» GIVEN PROBLEM:
Count each line in which the word "caption" appears. Reply with the total and nothing more.
☆ ☆ ☆
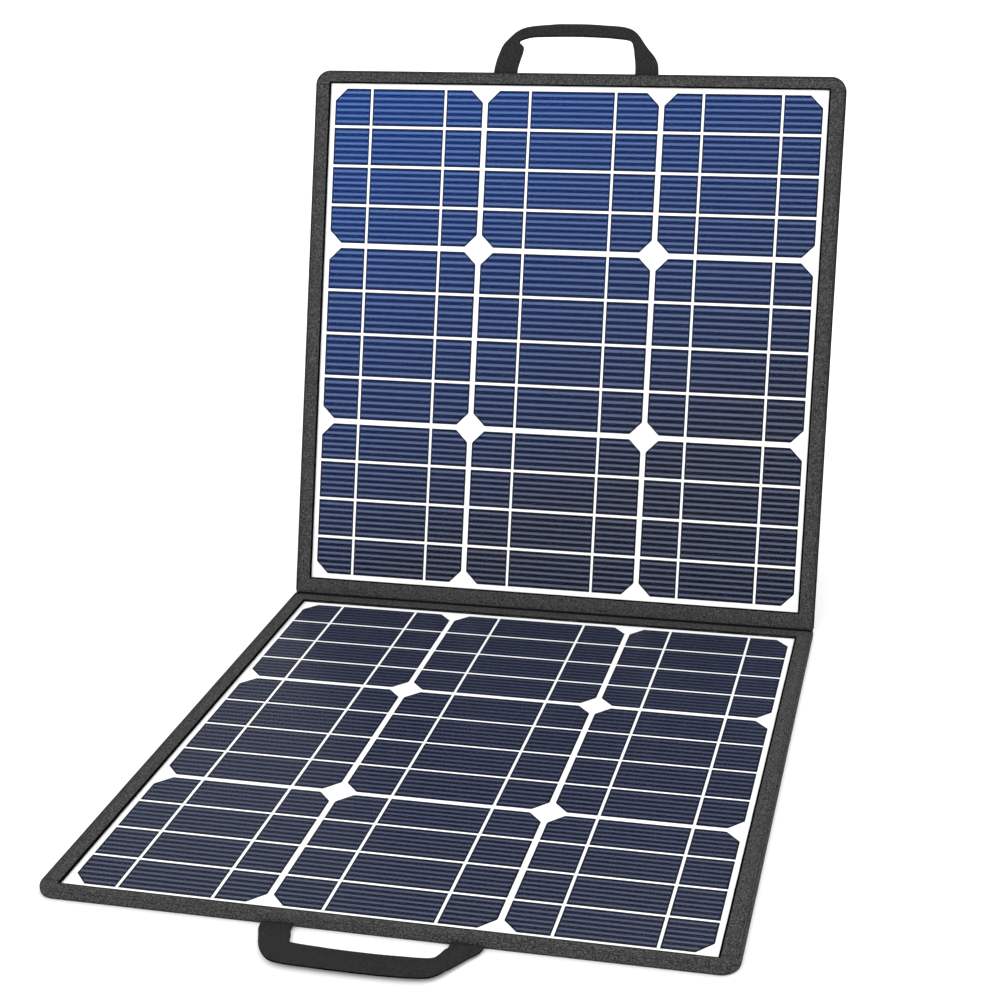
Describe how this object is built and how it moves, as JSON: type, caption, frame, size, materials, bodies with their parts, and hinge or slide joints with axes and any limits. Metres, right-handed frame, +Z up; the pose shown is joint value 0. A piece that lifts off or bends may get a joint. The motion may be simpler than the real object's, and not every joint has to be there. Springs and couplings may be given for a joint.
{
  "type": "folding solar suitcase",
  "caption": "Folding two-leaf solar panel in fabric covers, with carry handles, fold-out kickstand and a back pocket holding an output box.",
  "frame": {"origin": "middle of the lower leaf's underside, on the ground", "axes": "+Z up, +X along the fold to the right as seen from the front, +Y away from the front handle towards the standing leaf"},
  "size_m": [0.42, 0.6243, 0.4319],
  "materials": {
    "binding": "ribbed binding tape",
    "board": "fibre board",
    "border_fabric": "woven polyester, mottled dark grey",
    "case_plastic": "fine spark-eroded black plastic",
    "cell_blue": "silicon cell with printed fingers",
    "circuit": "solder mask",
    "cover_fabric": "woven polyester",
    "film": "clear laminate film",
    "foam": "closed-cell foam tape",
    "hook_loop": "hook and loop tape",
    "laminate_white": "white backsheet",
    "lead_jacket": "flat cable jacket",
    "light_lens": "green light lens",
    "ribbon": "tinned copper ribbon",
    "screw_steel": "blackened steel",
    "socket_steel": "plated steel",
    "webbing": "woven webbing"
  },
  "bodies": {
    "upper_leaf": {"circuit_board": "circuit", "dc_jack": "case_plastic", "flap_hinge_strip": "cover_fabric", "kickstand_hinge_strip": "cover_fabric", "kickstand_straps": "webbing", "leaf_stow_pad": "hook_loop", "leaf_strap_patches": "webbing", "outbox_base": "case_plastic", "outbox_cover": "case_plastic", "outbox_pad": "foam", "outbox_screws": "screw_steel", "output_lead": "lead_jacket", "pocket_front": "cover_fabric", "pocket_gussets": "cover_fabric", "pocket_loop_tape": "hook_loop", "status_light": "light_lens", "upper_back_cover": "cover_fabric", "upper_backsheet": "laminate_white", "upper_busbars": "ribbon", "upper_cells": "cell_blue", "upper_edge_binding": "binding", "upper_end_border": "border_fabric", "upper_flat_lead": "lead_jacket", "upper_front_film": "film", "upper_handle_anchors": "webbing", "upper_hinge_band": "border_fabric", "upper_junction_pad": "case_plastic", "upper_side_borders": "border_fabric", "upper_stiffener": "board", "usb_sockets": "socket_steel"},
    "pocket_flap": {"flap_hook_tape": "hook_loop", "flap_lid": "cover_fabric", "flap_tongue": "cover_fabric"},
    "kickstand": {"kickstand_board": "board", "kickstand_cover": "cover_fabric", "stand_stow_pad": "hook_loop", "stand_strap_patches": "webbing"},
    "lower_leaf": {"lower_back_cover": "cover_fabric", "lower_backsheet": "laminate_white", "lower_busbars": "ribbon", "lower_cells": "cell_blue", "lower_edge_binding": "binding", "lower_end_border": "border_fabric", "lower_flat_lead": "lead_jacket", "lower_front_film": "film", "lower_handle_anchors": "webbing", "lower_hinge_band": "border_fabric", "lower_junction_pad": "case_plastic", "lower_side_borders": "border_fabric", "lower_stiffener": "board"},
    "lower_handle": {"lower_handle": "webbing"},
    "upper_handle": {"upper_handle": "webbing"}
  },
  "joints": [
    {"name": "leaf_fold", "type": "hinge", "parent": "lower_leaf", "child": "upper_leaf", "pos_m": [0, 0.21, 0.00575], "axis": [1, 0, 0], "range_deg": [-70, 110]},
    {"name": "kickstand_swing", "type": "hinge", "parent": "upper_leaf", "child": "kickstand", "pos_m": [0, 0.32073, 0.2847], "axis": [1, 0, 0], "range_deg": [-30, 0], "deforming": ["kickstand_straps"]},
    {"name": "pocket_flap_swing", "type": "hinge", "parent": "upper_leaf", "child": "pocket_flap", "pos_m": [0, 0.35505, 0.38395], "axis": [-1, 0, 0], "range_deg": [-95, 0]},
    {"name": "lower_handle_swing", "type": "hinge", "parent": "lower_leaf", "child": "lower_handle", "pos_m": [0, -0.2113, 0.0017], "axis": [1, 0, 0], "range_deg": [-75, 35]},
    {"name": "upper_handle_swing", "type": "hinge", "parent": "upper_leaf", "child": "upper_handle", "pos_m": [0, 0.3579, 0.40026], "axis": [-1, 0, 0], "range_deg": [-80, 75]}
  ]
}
☆ ☆ ☆
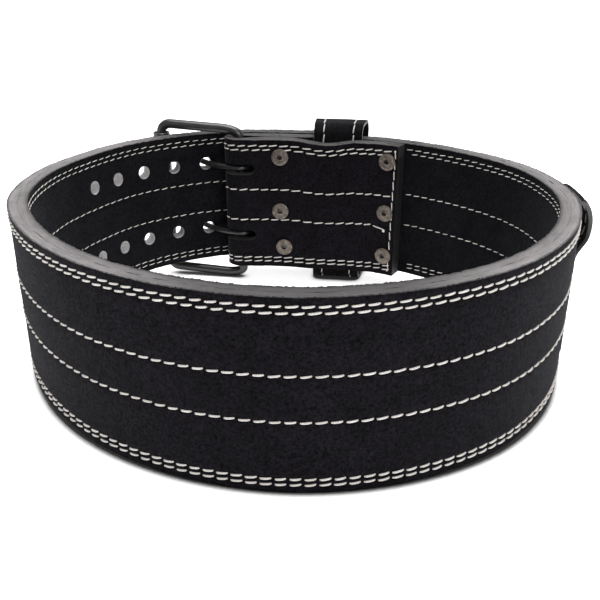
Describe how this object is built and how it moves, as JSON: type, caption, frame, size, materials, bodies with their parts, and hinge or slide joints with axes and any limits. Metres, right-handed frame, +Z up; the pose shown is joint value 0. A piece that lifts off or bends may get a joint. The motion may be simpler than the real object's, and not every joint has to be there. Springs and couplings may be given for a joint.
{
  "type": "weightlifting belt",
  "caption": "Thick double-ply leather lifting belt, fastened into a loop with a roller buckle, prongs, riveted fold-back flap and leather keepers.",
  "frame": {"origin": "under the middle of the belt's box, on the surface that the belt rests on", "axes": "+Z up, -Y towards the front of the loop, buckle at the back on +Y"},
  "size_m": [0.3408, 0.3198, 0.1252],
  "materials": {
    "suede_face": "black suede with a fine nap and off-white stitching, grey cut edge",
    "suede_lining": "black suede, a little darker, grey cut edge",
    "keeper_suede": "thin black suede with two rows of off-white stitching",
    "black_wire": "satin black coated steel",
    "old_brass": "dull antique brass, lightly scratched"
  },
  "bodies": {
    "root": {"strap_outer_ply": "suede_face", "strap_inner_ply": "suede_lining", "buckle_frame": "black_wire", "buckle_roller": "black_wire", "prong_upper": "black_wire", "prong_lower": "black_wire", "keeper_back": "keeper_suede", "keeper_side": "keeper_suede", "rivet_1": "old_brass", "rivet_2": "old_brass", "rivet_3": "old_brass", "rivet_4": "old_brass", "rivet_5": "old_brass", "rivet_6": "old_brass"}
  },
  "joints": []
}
☆ ☆ ☆
» SOLUTION FOR THIS PROBLEM:
4